Есть и другие толкования, высказанные отцами церкви: что Иудой владело сребролюбие, или что им владела гордыня, в том числе – гордыня патриотическая, он мнил Иисуса – Машиахом в традиционном иудейском смысле, что мол тот станет победительным царем Израиля, который разобьет врагов, воссядет на трон, а ученики будут у него первыми министрами… И то, и другое толкование – вполне верны, и они вполне дополняют друг друга, укладываются в психологический портрет предателя. Они верны и потому, в том числе, что по-человечески весьма просты и достоверны: поставим себя на место Иуды…

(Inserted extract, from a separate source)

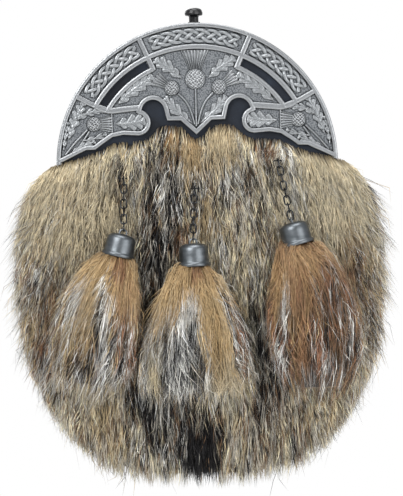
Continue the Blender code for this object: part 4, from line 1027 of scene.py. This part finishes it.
def growHair(form, style, chart, seed):
    # Each hair is rooted under the form and runs down over it.  At t from 0 to 1 it is at
    # form(across + drift t^1.3, down + reach t) + normal (rise (1 - (1 - t)^2) - sink (1 - t)^2),
    # with its tip drawn part of the way to the tip of its lock, and hung the more plumb where the
    # form widens below it.  To that come a heave and a wave that the lock shares, a curl of its own,
    # and a flare and a lean sideways that grow as t^1.6.  Where the chart is mostly cream, sand, gold
    # or rust, the heave is less, and the hairs lie smoother.
    rng = np.random.default_rng(seed)
    count, rings = style["count"], style["rings"]
    if style["mix"]:
        chart = {"base": style["mix"], "patches": []}
    across = rng.uniform(-1, 1, count)
    across = np.sign(across) * np.abs(across) ** style["sides"]
    low, high = style["down"]
    down = low + (high - low) * rng.random(count) ** style["crowd"]
    length = np.linalg.norm(form(across, np.ones(count)) - form(across, np.zeros(count)), axis=1)

    wide, tall = style["locks"]
    column = np.floor((across + 1) / 2 * wide + rng.normal(0, 0.25, count)).clip(0, wide - 1).astype(int)
    row = np.floor(down * tall + rng.normal(0, 0.25, count)).clip(0, tall - 1).astype(int)
    wander = rng.uniform(-1, 1, (wide * tall, 6))[column * tall + row]
    lockAcross = (column + 0.5 + 0.45 * wander[:, 0]) / wide * 2 - 1
    lockDown = (row + 0.5 + 0.45 * wander[:, 1]) / tall

    root = form(across, down)
    calm = calmShare(chartMix(chart, root[:, 0], root[:, 2]))
    reach = style["reach"] / length * (1 + 0.3 * wander[:, 2]) * rng.uniform(0.7, 1.15, count)
    fan = style["fan"] * across * (1.25 - np.abs(across))
    fan *= 0.4 + 0.6 * np.exp(-np.maximum(down, 0) / 0.15)
    stray = style["twist"] * wander[:, 3] + style["stray"] * rng.normal(0, 1, count)
    pull = style["clump"] * rng.uniform(0.4, 1.2, count)
    drift = fan + stray / style["width"] + (lockAcross - across) * pull
    tipDown = down + reach + (lockDown - down) * 0.5 * pull
    aside = np.abs(np.sin(math.pi * across)) ** 1.5
    end = style["end"] - style["drop"] * aside + style["ragged"] * wander[:, 2]
    tipDown = np.minimum(tipDown, end - style["uneven"] * rng.random(count))
    run = np.maximum(tipDown - down, 0.3 * reach)
    side = np.full(count, 0.9)
    narrow = form(side, down)[:, 0] / form(side, down + run)[:, 0]
    drift += style["plumb"] * across * (narrow - 1)

    t = np.linspace(0, 1, rings + 1)
    own = rng.normal(0, 1, count)
    puff = 1 + style["puff"] * np.abs(np.clip(across, -1, 1)) ** 5 * rng.random(count)
    rise = style["rise"] * (1 + 0.3 * wander[:, 4]) * puff * rng.uniform(0.7, 1.2, count)
    sink = style["sink"] * np.clip(0.15 + down / 0.05, 0, 1)
    line = np.empty((count, rings + 1, 3))
    out = np.empty_like(line)
    places = [(across + drift * share**1.3, down + run * share) for share in t]
    for k, (share, place) in enumerate(zip(t, places)):
        out[:, k] = formNormal(form, *place)
        height = rise * (1 - (1 - share) ** 2) - sink * (1 - share) ** 2 + 0.3 * own
        height = height + style["heave"] * wander[:, 4] * (1 - 0.6 * calm) * min(2.5 * share, 1.0)
        line[:, k] = form(*place) + out[:, k] * height[:, None]
    wave = style["wave"] * np.sin(math.tau * (t * 0.9 + wander[:, 5:])) * t
    curl = style["curl"] * (own * rng.normal(0, 1, count))[:, None] * np.sin(math.pi * t)
    aim = np.sign(across) * np.clip((np.abs(across) - 0.6) / 0.4, 0, 1) * rng.random(count) ** 1.5
    if style["round"]:
        aim = np.sin(math.pi * across) * rng.uniform(0.5, 1.2, count)
    line[..., 0] += wave + curl + (style["flare"] * aim + style["lean"])[:, None] * t**1.6

    points = hairShape(line, out, style["thick"] / 2 * rng.uniform(0.7, 1.25, count))
    return points, hairColours(style, chart, line, places, wander, rng), across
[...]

Ах, мы восклицаем: «Что вы, что вы! Как можно ставить нас, истинно православных, на место Иуды!…». Мы не такие, нет? Что ж, поставим в вышеописанную евангельскую ситуацию вместо Христа – Церковь. Мы так свято веруем, что Церковь должна быть победительна, сильна, богата, что на ней должно зиждиться государство и вся, яже в нем: мораль, образование, политика, экономика, и «торжество православия» выразится в том, что все его недоброжелатели, «осквернители чувств верующих», будут перевоспитываться в лагерях под надзором полиции. Мы свято ждем, что вера православная должна нам приносить уверенность в завтрашнем дне, здоровье, благополучие, успех, решение всех проблем. Мы так многого ждем от Церкви – и вдруг, к своей досаде, обнаруживаем, что Церковь Христова – это что-то совсем другое, что она далека от идолов успеха и победительности, что она идет на верную смерть и на крест…
И это для нас, для многих из нас – серьезное испытание. Испытание на зрелость. Испытание «преполовения жизни». Кризис, высшая точка, Великая Среда. День, в который Иуда, вслед за прочими учениками, видит: не остается ничего, ни силы, ни славы, ни тех же денег, ни вековечной иудейской надежды на мессианскую иудейскую победу, ничего из того, на что можно положиться, на что он надеялся, вступив в общину близких к Иисусу. И Иуда, чувствуя себя оскорбленным и обманутым в заветных надеждах, выходит вон, идет искать выход, «спасать ситуацию» так, как он ее видит…
Тот, кто назвал себя «Учителем», оказался – не Машиахом, на Него нельзя делать ставку. Он обманул надежды. Провалил великое дело… И Иуда делает свой выбор: следуя за своей мечтой и идеей, за иллюзиями и похотями своего «я», идет предать Иисуса. Почему другие ученики не последовали за ним? Да всё очень просто: у них тоже не осталось ничего, но остался Сам Иисус. Превыше идеи о царстве Машиаха и всего прочего (хотя и они всего этого чаяли, ведь и они воспитаны как правоверные иудеи) они полюбили Самого Иисуса. Они – такие же смертные, слабые, грешные, как все человеки, как тот же Иуда, мало понимающие великие замыслы Учителя, впоследствии, как мы знаем, в страшную гефсиманскую ночь растерявшиеся и разбежавшиеся – все-таки выбрали то, чем горело их сердце: любовь. Ту самую любовь, о которой – не о конфессиональной принадлежности и всем таком, но о любви – сказал им Учитель: по ней все будут видеть, что вы – Мои ученики…
По преданию, Иуде было примерно столько же земных лет, сколько Христу. «Земную жизнь пройдя до половины», в страшную среду, в день кризиса, один, движимый страстями самости, пошел искать «своего», чаемого – Другой же , скорбя и стеня, прося : «Да минует Меня чаша сия..», но предавшись не Своей воле, а воле Отца, пошел на крест и смерть, на позор и неудачу…
Данте, которого я вспомнил в начале, отправился из этой середины — в великое духовное путешествие, через ад и чистилище дойдя до лицезрения все того же – любви, движущей солнце и светила, в которой смысл и суть всего. Каждый из нас , числящих себя в Церкви Христовой, приходит к этому своему «преполовению», к тому моменту жизни, когда мы оказываемся в сумрачном лесу, и на нас, как на Иуду, бросается и волчица сребролюбия и житейского успеха, и пантера гордыни, великодержавной и правоверной, и еще много других хищников… И мы тоже делаем свой выбор – куда именно нам идти из этого «сумрачного леса». Понимая, что это испытание предстоит каждому из нас, именующих себя христианами, что суть страшного предательского события – не только в Иуде, но и в вере, чаянии, духовном устроении каждого из нас, выборе «единого на потребу» каждого из нас, в песнопениях богослужения Великой Среды Церковь Христова обращается, снова и снова, к душе каждого человека — и говорит от имени каждой души: «Грехов моих множества, и судеб Твоих бездны кто изследит? Душеспасче Спасе мой, да мя Твою рабу не презриши, иже безмерную имеяй милость».